President Obama's use of a mechanical "autopen" to sign the new PATRIOT Act extension from abroad has at least one Republican lawmaker worried about a "dangerous precedent." According to Rep. Tom Graves (R-GA), using a machine to sign legislation could one day bring about a dystopia in which robotic writing utensils are used to enact all manner of phony legislation.
"I thought it was a joke at first, but the President did, in fact, authorize an autopen to sign the Patriot Act extension into law," Rep. Tom Graves (R-GA) said in a statement. "Consider the dangerous precedent this sets. Any number of circumstances could arise in the future where the public could question whether or not the president authorized the use of an autopen. For example, if the president is hospitalized and not fully alert, can a group of aggressive Cabinet members interpret a wink or a squeeze of the hand as approval of an autopen signing? I am very concerned about what this means for future presidential orders, whether they be signing bills into law, military orders, or executive orders."
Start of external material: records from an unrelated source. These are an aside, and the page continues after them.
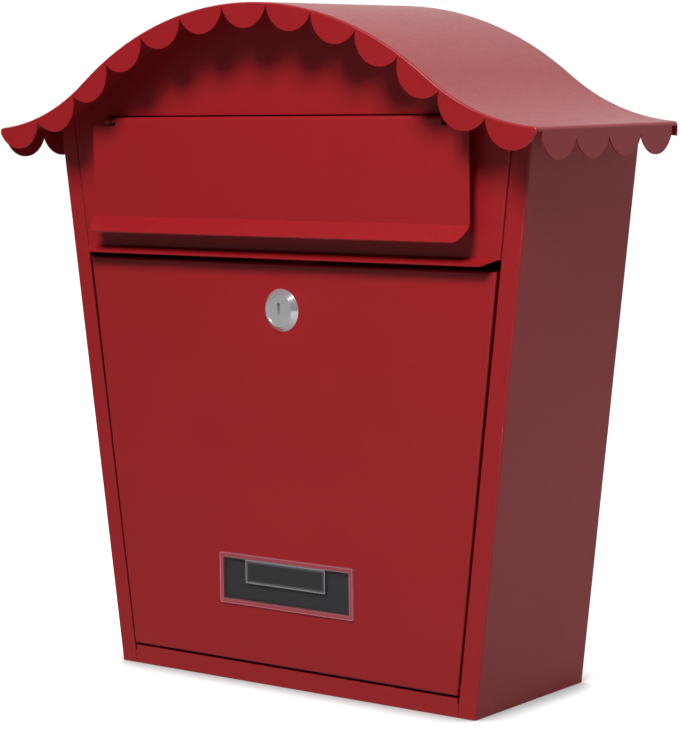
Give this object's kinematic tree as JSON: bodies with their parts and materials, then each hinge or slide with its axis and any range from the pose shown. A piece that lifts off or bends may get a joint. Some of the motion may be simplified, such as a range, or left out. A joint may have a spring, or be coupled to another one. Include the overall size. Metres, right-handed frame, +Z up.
{
  "type": "post box",
  "caption": "Red sheet-steel wall post box with tapering sides, curved scalloped roof, hinged letter flap, bottom-hinged door, cam lock and clear name plate.",
  "frame": {"origin": "centre of the overall box on the floor, under the post box", "axes": "+X to the right seen from the front, +Y towards the wall (front faces -Y), +Z up"},
  "size_m": [0.364, 0.133, 0.37],
  "materials": {
    "red_paint": "satin",
    "zinc_steel": "satin",
    "chrome": "polished",
    "clear_plastic": "clear gloss",
    "card": "matte",
    "dark_plastic": "matte"
  },
  "bodies": {
    "cabinet": {"body_shell": "red_paint", "bottom_panel": "red_paint", "front_panel": "red_paint", "roof": "red_paint", "latch_bracket": "red_paint", "flap_bracket_left": "red_paint", "flap_bracket_right": "red_paint", "hinge_lug_left": "zinc_steel", "hinge_lug_right": "zinc_steel"},
    "door": {"door": "red_paint", "hinge_pin_left": "zinc_steel", "hinge_pin_right": "zinc_steel", "nameplate_window": "clear_plastic", "name_card": "card", "nameplate_back": "dark_plastic", "lock_body": "chrome", "lock_nut": "zinc_steel", "lock_washer": "zinc_steel"},
    "flap": {"flap": "red_paint", "flap_rod": "red_paint", "flap_rod_caps": "red_paint"},
    "lock_core": {"lock_plug": "chrome", "lock_cam": "zinc_steel", "cam_washer": "zinc_steel", "cam_screw": "zinc_steel"}
  },
  "joints": [
    {"name": "door_hinge", "type": "hinge", "parent": "cabinet", "child": "door", "pos_m": [0, -0.0351, 0.0147], "axis": [1, 0, 0], "range_deg": [0, 90]},
    {"name": "flap_hinge", "type": "hinge", "parent": "cabinet", "child": "flap", "pos_m": [0, -0.04465, 0.30835], "axis": [-1, 0, 0], "range_deg": [0, 60]},
    {"name": "lock_turn", "type": "hinge", "parent": "door", "child": "lock_core", "pos_m": [0, -0.0395, 0.207], "axis": [0, -1, 0], "range_deg": [0, 90]}
  ]
}
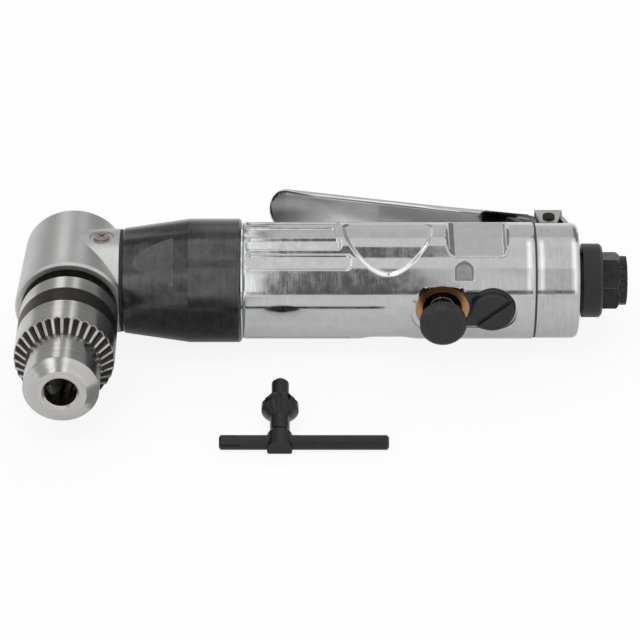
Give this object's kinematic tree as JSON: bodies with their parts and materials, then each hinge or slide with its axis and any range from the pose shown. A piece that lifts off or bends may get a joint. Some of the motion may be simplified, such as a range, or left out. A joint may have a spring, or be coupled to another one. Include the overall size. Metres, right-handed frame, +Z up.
{
  "type": "air drill",
  "caption": "Right-angle reversible air drill with a keyed chuck, throttle lever, reverse knob and a loose T-handle chuck key.",
  "frame": {"origin": "on the chuck axis, where the straight wall of the jaw bore begins", "axes": "+X along the body from the head to the air inlet, -Y out of the chuck, +Z up, with the drill lying on its side as pictured"},
  "size_m": [0.2032, 0.1192, 0.0437],
  "materials": {
    "cast_aluminium": "polished casting",
    "satin_casting": "brushed casting",
    "black_steel": "blackened turned steel",
    "chuck_steel": "turned steel",
    "dark_steel": "hardened steel",
    "sheet_steel": "plated sheet",
    "zinc": "zinc plated",
    "black_plastic": "black ring",
    "bronze": "bronze",
    "brown_fibre": "fibre",
    "gear_steel": "ground steel",
    "black_gloss": "gloss black oxide"
  },
  "bodies": {
    "drill": {"angle_head": "satin_casting", "head_screw": "chuck_steel", "lock_screw": "dark_steel", "circlip": "dark_steel", "spindle_bush": "bronze", "spindle_bearing": "gear_steel", "neck_seal": "brown_fibre", "pinion_bearing": "gear_steel", "collar": "black_steel", "ring_gear": "gear_steel", "housing": "cast_aluminium", "front_end_plate": "gear_steel", "cylinder_liner": "gear_steel", "rear_end_plate": "gear_steel", "front_rotor_bearing": "gear_steel", "rear_rotor_bearing": "gear_steel", "cap_gasket": "brown_fibre", "rear_cap": "cast_aluminium", "exhaust_ring": "black_plastic", "inlet_bushing": "black_steel", "inlet_ring": "black_steel", "inlet_screen": "bronze", "hinge_bracket": "zinc", "hinge_pin": "dark_steel", "reverse_bush": "bronze", "link_plate": "black_steel", "throttle_guide": "dark_steel", "throttle_spring": "gear_steel"},
    "spindle_and_chuck": {"spindle": "dark_steel", "spindle_inner_ring": "gear_steel", "bevel_gear": "gear_steel", "chuck_body": "chuck_steel", "chuck_screw": "dark_steel"},
    "sleeve": {"chuck_sleeve": "chuck_steel", "chuck_nut": "gear_steel"},
    "jaw_a": {"jaw_1": "dark_steel"},
    "jaw_b": {"jaw_2": "dark_steel"},
    "jaw_c": {"jaw_3": "dark_steel"},
    "carrier": {"planet_carrier": "gear_steel", "bevel_pinion": "gear_steel", "planet_pins": "gear_steel"},
    "planet_a": {"planet_gear_1": "gear_steel"},
    "planet_b": {"planet_gear_2": "gear_steel"},
    "planet_c": {"planet_gear_3": "gear_steel"},
    "rotor_group": {"rotor": "gear_steel", "sun_gear": "gear_steel", "vanes": "brown_fibre"},
    "throttle_lever": {"lever": "sheet_steel"},
    "throttle_valve": {"throttle_stem": "chuck_steel"},
    "reverse_group": {"reverse_knob": "black_steel", "reverse_valve": "dark_steel"},
    "air_regulator": {"regulator": "black_steel"},
    "chuck_key": {"key_body": "black_gloss", "key_bar": "black_gloss"}
  },
  "joints": [
    {"name": "spindle_spin", "type": "hinge", "parent": "drill", "child": "spindle_and_chuck", "pos_m": [0, 0.0663, 0], "axis": [0, -1, 0], "continuous": true},
    {"name": "carrier_spin", "type": "hinge", "parent": "drill", "child": "carrier", "pos_m": [0.02, 0.0663, 0], "axis": [1, 0, 0], "continuous": true},
    {"name": "rotor_spin", "type": "hinge", "parent": "drill", "child": "rotor_group", "pos_m": [0.07, 0.0663, 0], "axis": [1, 0, 0], "continuous": true},
    {"name": "planet_a_spin", "type": "hinge", "parent": "carrier", "child": "planet_a", "pos_m": [0.0269, 0.0759, 0], "axis": [1, 0, 0], "continuous": true},
    {"name": "planet_b_spin", "type": "hinge", "parent": "carrier", "child": "planet_b", "pos_m": [0.0269, 0.0615, 0.00831], "axis": [1, 0, 0], "continuous": true},
    {"name": "planet_c_spin", "type": "hinge", "parent": "carrier", "child": "planet_c", "pos_m": [0.0269, 0.0615, -0.00831], "axis": [1, 0, 0], "continuous": true},
    {"name": "sleeve_turn", "type": "hinge", "parent": "spindle_and_chuck", "child": "sleeve", "pos_m": [0, 0.0663, 0], "axis": [0, -1, 0], "range_deg": [0, 4680]},
    {"name": "jaw_a_slide", "type": "slide", "parent": "spindle_and_chuck", "child": "jaw_a", "axis": [0.0449, -0.9659, -0.2549], "range_m": [0, 0.0208]},
    {"name": "jaw_b_slide", "type": "slide", "parent": "spindle_and_chuck", "child": "jaw_b", "axis": [0.1983, -0.9659, 0.1664], "range_m": [0, 0.0208]},
    {"name": "jaw_c_slide", "type": "slide", "parent": "spindle_and_chuck", "child": "jaw_c", "axis": [-0.2432, -0.9659, 0.0885], "range_m": [0, 0.0208]},
    {"name": "lever_press", "type": "hinge", "parent": "drill", "child": "throttle_lever", "pos_m": [0.1606, 0.0938, 0], "axis": [0, 0, 1], "range_deg": [0, 8], "stiffness_Nm_per_rad": 0.29, "springref_deg": -9.05},
    {"name": "stem_press", "type": "slide", "parent": "drill", "child": "throttle_valve", "axis": [0, -1, 0], "range_m": [0, 0.00266], "deforming": ["throttle_spring"]},
    {"name": "reverse_turn", "type": "hinge", "parent": "drill", "child": "reverse_group", "pos_m": [0.1232, 0.0663, 0], "axis": [0, -1, 0], "range_deg": [0, 90]},
    {"name": "regulator_turn", "type": "hinge", "parent": "drill", "child": "air_regulator", "pos_m": [0.1397, 0.0663, 0], "axis": [0, -1, 0], "range_deg": [-90, 90]},
    {"name": "key_lift", "type": "slide", "parent": "drill", "child": "chuck_key", "axis": [0, 0, 1], "range_m": [0, 0.1]}
  ],
  "couplings": [
    {"joint": "carrier_spin", "follows": "spindle_spin", "ratio": 1.5},
    {"joint": "rotor_spin", "follows": "spindle_spin", "ratio": 6},
    {"joint": "planet_a_spin", "follows": "spindle_spin", "ratio": -4.5},
    {"joint": "planet_b_spin", "follows": "spindle_spin", "ratio": -4.5},
    {"joint": "planet_c_spin", "follows": "spindle_spin", "ratio": -4.5},
    {"joint": "jaw_a_slide", "follows": "sleeve_turn", "m_per_rad": 0.0002546},
    {"joint": "jaw_b_slide", "follows": "sleeve_turn", "m_per_rad": 0.0002546},
    {"joint": "jaw_c_slide", "follows": "sleeve_turn", "m_per_rad": 0.0002546},
    {"joint": "stem_press", "follows": "lever_press", "m_per_rad": 0.019}
  ]
}
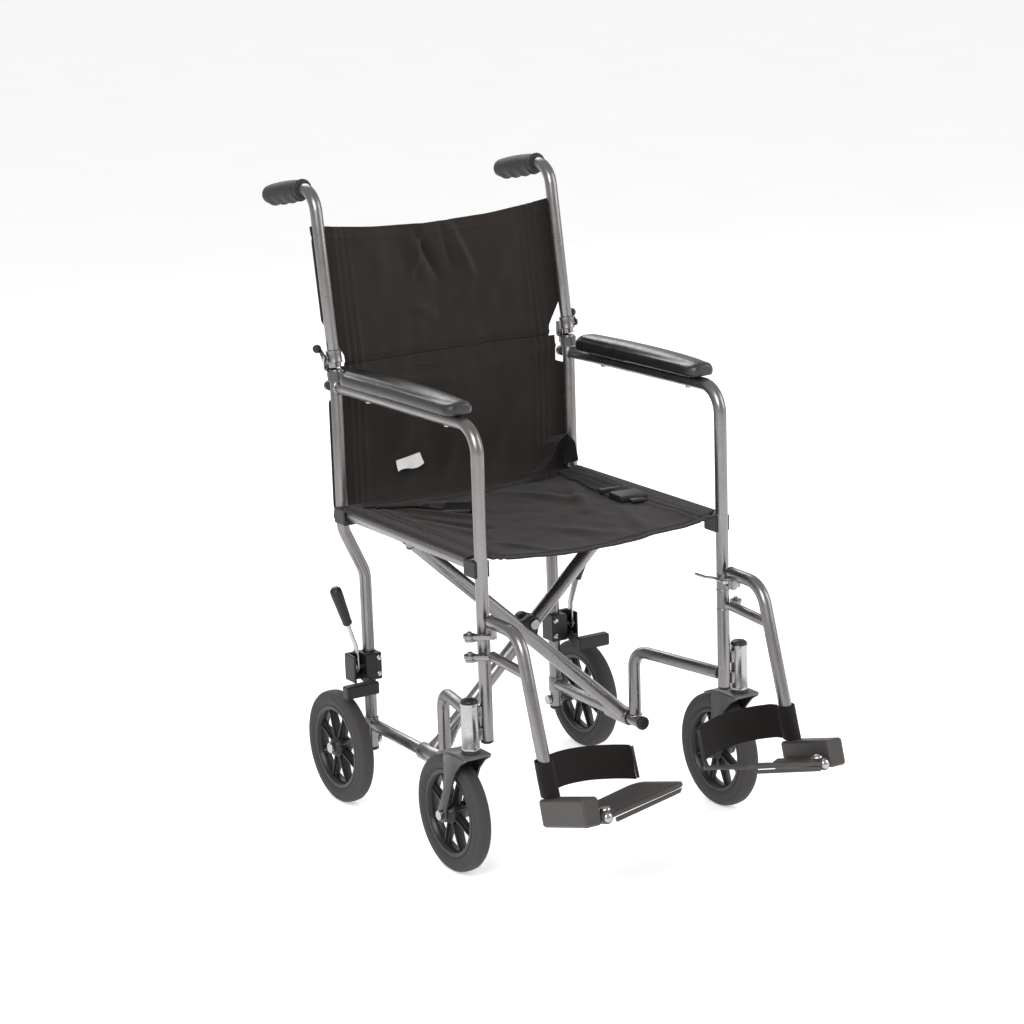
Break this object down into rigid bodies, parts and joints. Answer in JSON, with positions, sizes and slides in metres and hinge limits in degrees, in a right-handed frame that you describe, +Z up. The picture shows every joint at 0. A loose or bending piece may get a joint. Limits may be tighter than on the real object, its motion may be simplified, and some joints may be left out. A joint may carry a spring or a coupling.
{
  "type": "manual wheelchair",
  "caption": "Folding attendant-propelled wheelchair with small wheels, swing-away footrests, padded arms, fold-down back, lap belt and wheel locks.",
  "frame": {"origin": "on the floor, under the middle of the chair's overall length and width", "axes": "+Z up; the chair faces -Y; its right-hand side, as sat in, is at -X"},
  "size_m": [0.53, 0.8932, 0.9707],
  "materials": {
    "steel_tube": "silver-grey hammered powder coat",
    "bright_steel": "zinc or chrome plated",
    "dark_steel": "black paint",
    "black_plastic": "moulded, satin",
    "grip_rubber": "matt, ribbed",
    "tyre_rubber": "solid grey tyre",
    "arm_vinyl": "padded vinyl, slight sheen",
    "nylon": "woven nylon",
    "webbing": "woven strap"
  },
  "bodies": {
    "right_frame": {"front_frame_r": "steel_tube", "rear_post_r": "steel_tube", "lower_frame_r": "steel_tube", "caster_housing_r": "bright_steel", "rear_axle_r": "bright_steel", "arm_pad_r": "arm_vinyl", "seat_saddle_front_r": "black_plastic", "seat_saddle_rear_r": "black_plastic", "brake_bracket_r": "black_plastic", "back_hinge_r": "dark_steel", "back_lower": "nylon"},
    "cane_r": {"upper_cane_r": "steel_tube", "push_grip_r": "grip_rubber", "back_upper": "nylon"},
    "back_release_r": {"back_release_r": "bright_steel"},
    "caster_r": {"caster_fork_r": "dark_steel", "front_axle_r": "bright_steel"},
    "front_wheel_r": {"front_tyre_r": "tyre_rubber", "front_rim_r": "black_plastic"},
    "rear_wheel_r": {"rear_tyre_r": "tyre_rubber", "rear_rim_r": "black_plastic"},
    "brake_r": {"brake_lever_r": "bright_steel"},
    "brake_shoe_r": {"brake_shoe_r": "black_plastic"},
    "hanger_r": {"hanger_r": "steel_tube", "footrest_block_r": "black_plastic", "heel_loop_r": "webbing"},
    "footplate_r": {"footplate_r": "black_plastic"},
    "footrest_release_r": {"footrest_release_r": "bright_steel"},
    "left_frame": {"front_frame_l": "steel_tube", "rear_post_l": "steel_tube", "lower_frame_l": "steel_tube", "caster_housing_l": "bright_steel", "rear_axle_l": "bright_steel", "arm_pad_l": "arm_vinyl", "seat_saddle_front_l": "black_plastic", "seat_saddle_rear_l": "black_plastic", "brake_bracket_l": "black_plastic", "back_hinge_l": "dark_steel"},
    "cane_l": {"upper_cane_l": "steel_tube", "push_grip_l": "grip_rubber"},
    "back_release_l": {"back_release_l": "bright_steel"},
    "caster_l": {"caster_fork_l": "dark_steel", "front_axle_l": "bright_steel"},
    "front_wheel_l": {"front_tyre_l": "tyre_rubber", "front_rim_l": "black_plastic"},
    "rear_wheel_l": {"rear_tyre_l": "tyre_rubber", "rear_rim_l": "black_plastic"},
    "brake_l": {"brake_lever_l": "bright_steel"},
    "brake_shoe_l": {"brake_shoe_l": "black_plastic"},
    "hanger_l": {"hanger_l": "steel_tube", "footrest_block_l": "black_plastic", "heel_loop_l": "webbing"},
    "footplate_l": {"footplate_l": "black_plastic"},
    "footrest_release_l": {"footrest_release_l": "bright_steel"},
    "brace_a": {"brace_a": "steel_tube", "brace_bolt": "bright_steel", "lap_belt_l": "webbing"},
    "brace_b": {"brace_b": "steel_tube", "seat_sling": "nylon", "lap_belt_r": "webbing"}
  },
  "joints": [
    {"name": "fold", "type": "hinge", "parent": "right_frame", "child": "brace_a", "pos_m": [-0.171, 0.0707, 0.1145], "axis": [0, -1, 0], "range_deg": [0, 33.8], "deforming": ["seat_sling", "lap_belt_l", "lap_belt_r", "back_lower", "back_upper"]},
    {"name": "brace_scissor", "type": "hinge", "parent": "brace_a", "child": "brace_b", "pos_m": [0, 0.0467, 0.297], "axis": [0, -1, 0], "range_deg": [-67.6, 0]},
    {"name": "left_frame_hinge", "type": "hinge", "parent": "brace_b", "child": "left_frame", "pos_m": [0.171, 0.0467, 0.1145], "axis": [0, -1, 0], "range_deg": [0, 33.8]},
    {"name": "cane_fold_r", "type": "hinge", "parent": "right_frame", "child": "cane_r", "pos_m": [-0.2096, 0.2647, 0.69], "axis": [-1, 0, 0], "range_deg": [0, 120]},
    {"name": "back_release_r_press", "type": "hinge", "parent": "cane_r", "child": "back_release_r", "pos_m": [-0.2096, 0.2512, 0.7065], "axis": [1, 0, 0], "range_deg": [0, 22], "stiffness_Nm_per_rad": 0.3, "springref_deg": -5.73},
    {"name": "caster_swivel_r", "type": "hinge", "parent": "right_frame", "child": "caster_r", "pos_m": [-0.2375, -0.1638, 0.1996], "axis": [0, 0, 1], "continuous": true},
    {"name": "front_wheel_r_spin", "type": "hinge", "parent": "caster_r", "child": "front_wheel_r", "pos_m": [-0.2375, -0.1094, 0.0889], "axis": [1, 0, 0], "continuous": true},
    {"name": "rear_wheel_r_spin", "type": "hinge", "parent": "right_frame", "child": "rear_wheel_r", "pos_m": [-0.2257, 0.2577, 0.0889], "axis": [1, 0, 0], "continuous": true},
    {"name": "wheel_lock_r", "type": "hinge", "parent": "right_frame", "child": "brake_r", "pos_m": [-0.198, 0.2457, 0.215], "axis": [1, 0, 0], "range_deg": [0, 55]},
    {"name": "wheel_lock_shoe_r", "type": "hinge", "parent": "right_frame", "child": "brake_shoe_r", "pos_m": [-0.19, 0.2442, 0.1985], "axis": [1, 0, 0], "range_deg": [0, 22]},
    {"name": "footrest_swing_r", "type": "hinge", "parent": "right_frame", "child": "hanger_r", "pos_m": [-0.233, -0.1638, 0.33], "axis": [0, 0, 1], "range_deg": [-95, 0]},
    {"name": "footplate_r_flip", "type": "hinge", "parent": "hanger_r", "child": "footplate_r", "pos_m": [-0.1864, -0.34188, 0.1375], "axis": [0, -0.9613, 0.2756], "range_deg": [0, 84], "deforming": ["heel_loop_r"]},
    {"name": "footrest_release_r_press", "type": "hinge", "parent": "hanger_r", "child": "footrest_release_r", "pos_m": [-0.1951, -0.1913, 0.3798], "axis": [0, 0, 1], "range_deg": [-14, 0], "stiffness_Nm_per_rad": 0.3, "springref_deg": 5.73},
    {"name": "cane_fold_l", "type": "hinge", "parent": "left_frame", "child": "cane_l", "pos_m": [0.2096, 0.2647, 0.69], "axis": [-1, 0, 0], "range_deg": [0, 120]},
    {"name": "back_release_l_press", "type": "hinge", "parent": "cane_l", "child": "back_release_l", "pos_m": [0.2096, 0.2512, 0.7065], "axis": [1, 0, 0], "range_deg": [0, 22], "stiffness_Nm_per_rad": 0.3, "springref_deg": -5.73},
    {"name": "caster_swivel_l", "type": "hinge", "parent": "left_frame", "child": "caster_l", "pos_m": [0.2375, -0.1638, 0.1996], "axis": [0, 0, 1], "continuous": true},
    {"name": "front_wheel_l_spin", "type": "hinge", "parent": "caster_l", "child": "front_wheel_l", "pos_m": [0.2375, -0.1094, 0.0889], "axis": [1, 0, 0], "continuous": true},
    {"name": "rear_wheel_l_spin", "type": "hinge", "parent": "left_frame", "child": "rear_wheel_l", "pos_m": [0.2257, 0.2577, 0.0889], "axis": [1, 0, 0], "continuous": true},
    {"name": "wheel_lock_l", "type": "hinge", "parent": "left_frame", "child": "brake_l", "pos_m": [0.198, 0.2457, 0.215], "axis": [1, 0, 0], "range_deg": [0, 55]},
    {"name": "wheel_lock_shoe_l", "type": "hinge", "parent": "left_frame", "child": "brake_shoe_l", "pos_m": [0.19, 0.2442, 0.1985], "axis": [1, 0, 0], "range_deg": [0, 22]},
    {"name": "footrest_swing_l", "type": "hinge", "parent": "left_frame", "child": "hanger_l", "pos_m": [0.233, -0.1638, 0.33], "axis": [0, 0, 1], "range_deg": [0, 95]},
    {"name": "footplate_l_flip", "type": "hinge", "parent": "hanger_l", "child": "footplate_l", "pos_m": [0.1864, -0.34188, 0.1375], "axis": [0, 0.9613, -0.2756], "range_deg": [0, 84], "deforming": ["heel_loop_l"]},
    {"name": "footrest_release_l_press", "type": "hinge", "parent": "hanger_l", "child": "footrest_release_l", "pos_m": [0.1951, -0.1913, 0.3798], "axis": [0, 0, 1], "range_deg": [0, 14], "stiffness_Nm_per_rad": 0.3, "springref_deg": -5.73}
  ],
  "couplings": [
    {"joint": "brace_scissor", "follows": "fold", "ratio": -2},
    {"joint": "left_frame_hinge", "follows": "fold", "ratio": 1},
    {"joint": "wheel_lock_shoe_r", "follows": "wheel_lock_r", "ratio": 0.4},
    {"joint": "footplate_r_flip", "follows": "fold", "ratio": 2.48},
    {"joint": "wheel_lock_shoe_l", "follows": "wheel_lock_l", "ratio": 0.4},
    {"joint": "footplate_l_flip", "follows": "fold", "ratio": 2.48},
    {"joint": "cane_fold_l", "follows": "cane_fold_r", "ratio": 1}
  ]
}
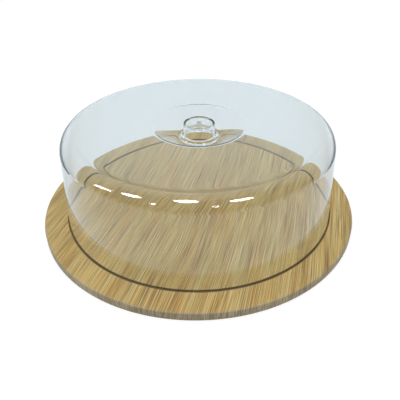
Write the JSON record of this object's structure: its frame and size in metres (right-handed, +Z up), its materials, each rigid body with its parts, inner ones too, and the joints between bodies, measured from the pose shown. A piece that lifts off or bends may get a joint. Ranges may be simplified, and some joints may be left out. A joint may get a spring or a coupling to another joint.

Graves has written a letter to the White House requesting further details on the process, such as whether Obama saw the PATRIOT Act bill before he signed it. The use of the "autopen" was deemed Constitutional
by the Bush administration's Office of Legal Counsel in 2005, but former press secretary Ari Fleischer told ABC News on Friday that Bush never used the device
during his time in office. Graves wrote in his statement that he is aware of the decision, but has "requested that President Obama provide a detailed explanation of his authority to delegate this responsibility to a surrogate, whether it is human, machine, or otherwise."